Ce que je vois autour de moi ces dernières années me montre que vous aviez une très limpide vision de l’avenir. Je constate avec joie que l’Occident s’est réveillé : il a enfin compris votre sagesse et il a commencé à appliquer votre politique. Il a du retard, certes, mais il montre de la bonne volonté et se dépêche pour rattraper le temps perdu.
Ô, très estimé Camarade Président, pourquoi n’êtes-vous pas là pour vous réchauffer le cœur à la vue de ce spectacle ? Vos ennemis d’hier, ceux qui dédaignaient votre œuvre grandiose, devenus vos disciples, vos suiveurs.
Je croyais, quand je vivais dans le paradis rouge, que vous me persécutiez. Non ! J’avais tort ! Vous me prépariez pour la vie que j’allais avoir ici, dans cet autre paradis, celui de la démocratie radicale et impitoyable. Oui, vous me prépariez, et maintenant je suis prêt à accueillir avec enthousiasme cette renaissance. Le « maintenant » qui vient est l’« autrefois » que je croyais perdu. Je ne suis pas dépaysé. Vos pensées m’entourent de nouveau.

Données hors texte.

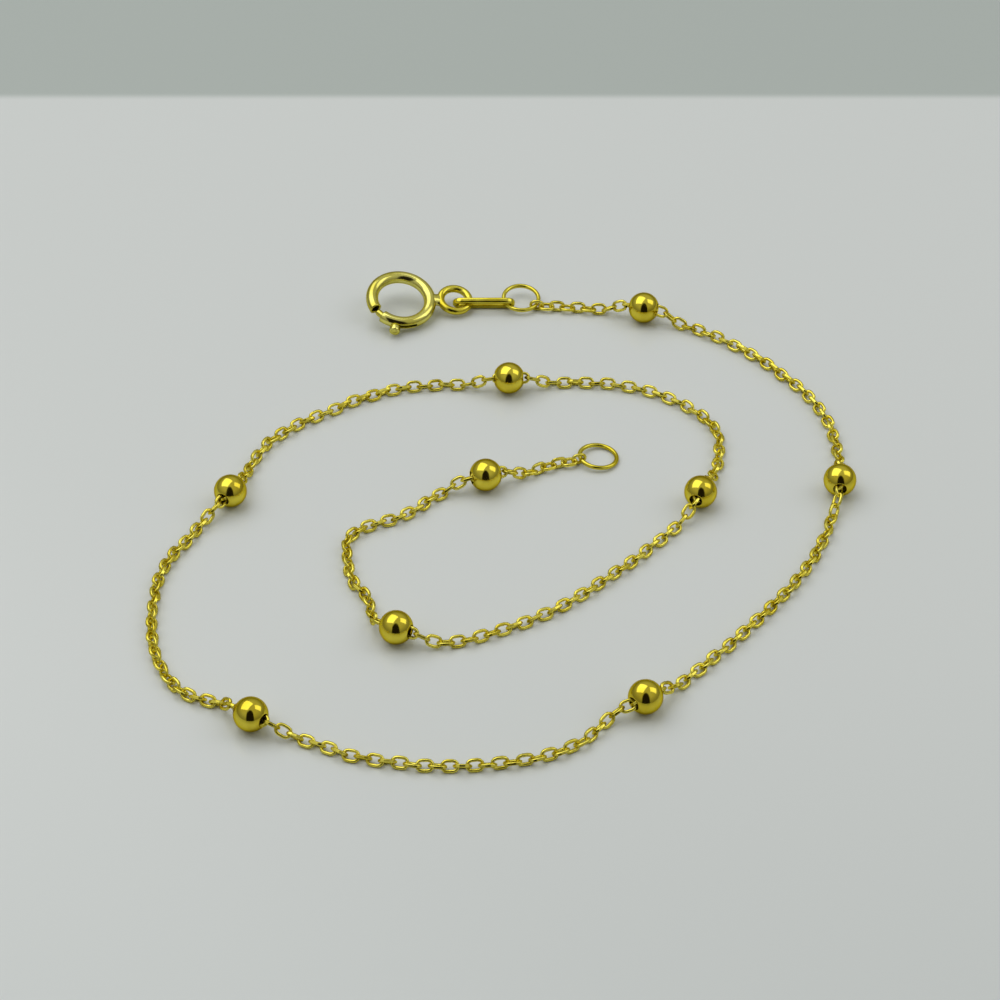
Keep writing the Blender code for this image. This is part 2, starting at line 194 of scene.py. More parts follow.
def bumpNode(nodes, links, height, distance):
    # Turns a height from 0 to 1 into a bump of this distance
    node = nodes.new("ShaderNodeBump")
    node.inputs["Distance"].default_value = distance
    links.new(height, node.inputs["Height"])
    return node


def goldMaterial(name, look):
    # Polished gold: slow colour drift, roughness that varies with wiping marks, shallow dents and
    # hairlines
    material = bpy.data.materials.new(name)
    material.use_nodes = True
    nodes, links = material.node_tree.nodes, material.node_tree.links
    shader = nodes["Principled BSDF"]
    shader.inputs["Metallic"].default_value = 1.0
    shader.inputs["Coat Weight"].default_value = goldLooks["coat"]
    shader.inputs["Coat IOR"].default_value = goldLooks["coatIor"]
    shader.inputs["Specular Tint"].default_value = (*goldLooks["edge"], 1)
    place = nodes.new("ShaderNodeTexCoord").outputs["Object"]
    scale = look["toneScale"]

    tone = noiseNode(nodes, links, place, scale, goldLooks["toneDetail"])
    ramp = nodes.new("ShaderNodeValToRGB")
    deepEnd, baseEnd = ramp.color_ramp.elements
    deepEnd.position, baseEnd.position = goldLooks["toneSpan"]
    deepEnd.color = (*look["deep"], 1)
    baseEnd.color = (*look["base"], 1)
    links.new(tone, ramp.inputs["Fac"])
    links.new(ramp.outputs["Color"], shader.inputs["Base Color"])

    wipe = noiseNode(nodes, links, place, scale * goldLooks["wipeFiner"], goldLooks["wipeDetail"])
    spread = nodes.new("ShaderNodeMapRange")
    low, high = goldLooks["wipeSpan"]
    least, most = goldLooks["wipeReach"]
    spread.inputs["From Min"].default_value = low
    spread.inputs["From Max"].default_value = high
    spread.inputs["To Min"].default_value = look["roughness"] * least
    spread.inputs["To Max"].default_value = look["roughness"] * most
    links.new(wipe, spread.inputs["Value"])
    links.new(spread.outputs["Result"], shader.inputs["Roughness"])

    dent = noiseNode(nodes, links, place, scale * goldLooks["dentFiner"], goldLooks["dentDetail"])
    dented = bumpNode(nodes, links, dent, look["dents"])
    stretch = nodes.new("ShaderNodeMapping")
    stretch.inputs["Scale"].default_value = goldLooks["hairStretch"]
    stretch.inputs["Rotation"].default_value = goldLooks["hairTurn"]
    links.new(place, stretch.inputs["Vector"])
    hair = noiseNode(nodes, links, stretch.outputs["Vector"], look["hairScale"],
                     goldLooks["hairDetail"])
    haired = bumpNode(nodes, links, hair, look["hairs"])
    links.new(dented.outputs["Normal"], haired.inputs["Normal"])
    links.new(haired.outputs["Normal"], shader.inputs["Normal"])
    return material


linkGold = goldMaterial("linkGold", goldLooks["link"])
beadGold = goldMaterial("beadGold", goldLooks["bead"])
beadInsideGold = goldMaterial("beadInsideGold", goldLooks["beadInside"])
ringGold = goldMaterial("ringGold", goldLooks["ring"])
claspGold = goldMaterial("claspGold", goldLooks["clasp"])
print("gold mixed")


# The chain's route, the same points as the solid chain's

route = {
    "size": 0.05,
    "linkRest": 0.00034,     # height of the chain's middle where its links lie on the floor
    "beadRise": 0.0022,      # length of the slope from the floor up to a bead
    "beadLead": 0.0002,      # how far the chain runs straight on beyond a bead
    "beadDiameter": 0.0023,
    # x and y as shares of the size, and 1 where a bead sits
    "points": np.array([
        (0.0602, 0.4696, 0), (0.1440, 0.4606, 0), (0.2030, 0.4456, 1), (0.2450, 0.4296, 0),
        (0.3190, 0.3876, 0), (0.3910, 0.3156, 0), (0.4510, 0.2186, 0), (0.4670, 0.1116, 0),
        (0.4620, 0.0396, 1), (0.4540, -0.0014, 0), (0.4310, -0.0694, 0), (0.3720, -0.1774, 0),
        (0.2930, -0.2774, 0), (0.2160, -0.3634, 0), (0.1740, -0.3974, 1), (0.1430, -0.4144, 0),
        (0.1030, -0.4524, 0), (0.0140, -0.4974, 0), (-0.0990, -0.5064, 0), (-0.2110, -0.4834, 0),
        (-0.2940, -0.4484, 0), (-0.3310, -0.4294, 1), (-0.3690, -0.3994, 0), (-0.4090, -0.3814, 0),
        (-0.4580, -0.3224, 0), (-0.4770, -0.2104, 0), (-0.4590, -0.1014, 0), (-0.4380, -0.0634, 0),
        (-0.4200, -0.0284, 0), (-0.3880, 0.0156, 1), (-0.3700, 0.0676, 0), (-0.3360, 0.1506, 0),
        (-0.2690, 0.2086, 0), (-0.1620, 0.2666, 0), (-0.0440, 0.2736, 0), (0.0000, 0.2726, 1),
        (0.0430, 0.2766, 0), (0.1550, 0.2766, 0), (0.2440, 0.2366, 0), (0.2970, 0.1656, 0),
        (0.2920, 0.0816, 0), (0.2660, 0.0136, 1), (0.2460, -0.0244, 0), (0.1790, -0.1024, 0),
        (0.0810, -0.1964, 0), (-0.0110, -0.2544, 0), (-0.1130, -0.2794, 0), (-0.1500, -0.2654, 1),
        (-0.1790, -0.2474, 0), (-0.1850, -0.2094, 0), (-0.2130, -0.1514, 0), (-0.2220, -0.0944, 0),
        (-0.2230, -0.0754, 0), (-0.2140, -0.0564, 0), (-0.1460, -0.0184, 0), (-0.0760, 0.0386, 0),
        (-0.0330, 0.0506, 1), (0.0070, 0.0646, 0), (0.0390, 0.0796, 0), (0.0610, 0.0910, 0),
        (0.0820, 0.0978, 0),
    ]),
}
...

Veillez sur nous ! Vive le passé radieux ! Que sa lumière nous guide !


Radu Portocala est un journaliste et un écrivain d’origine roumaine. Persécuté par la Securitate, il a d’abord trouvé refuge en Grèce, avant de s’installer en France en 1982 ; il y connaîtra Cioran, et les exilés roumains de Paris. Il a notamment écrit sur Ceausescu, et a participé aux livres collectifs de Stéphane Courtois.
Contrairement à nous qui faisons les malins et jouons les durs sur les réseaux sociaux, il a connu la dictature, une dictature à l'ancienne, non celle qui ferme un compte Facebook, mais celle qui emprisonne ses opposants pour délit d'opinion.
Il a récemment exercé son regard critique sur la situation française, et en a tiré un volume réjouissant contre le macronisme, au titre étrange en forme d'oxymore : “Le Vague tonitruant” (éd. Kryos). Il est aussi l’auteur d’un recueil de poèmes : “Voie sombrée” (éd. Dédale).
“Voie sombrée” se présente sous la forme d’une poésie très visuelle, presque narrative, où l’on suivrait la tentative d’évasion d’un homme, passant d’une cellule souterraine à une autre, dans un univers qui prolongerait le monde de Beckett et celui de Kafka.
On voit qu’il n’y a pas deux Radu Portocala, le journaliste et le poète, mais un seul, animé du même esprit contestataire, un abbé Faria, creusant pour nous aider à sortir de la cellule idéologique.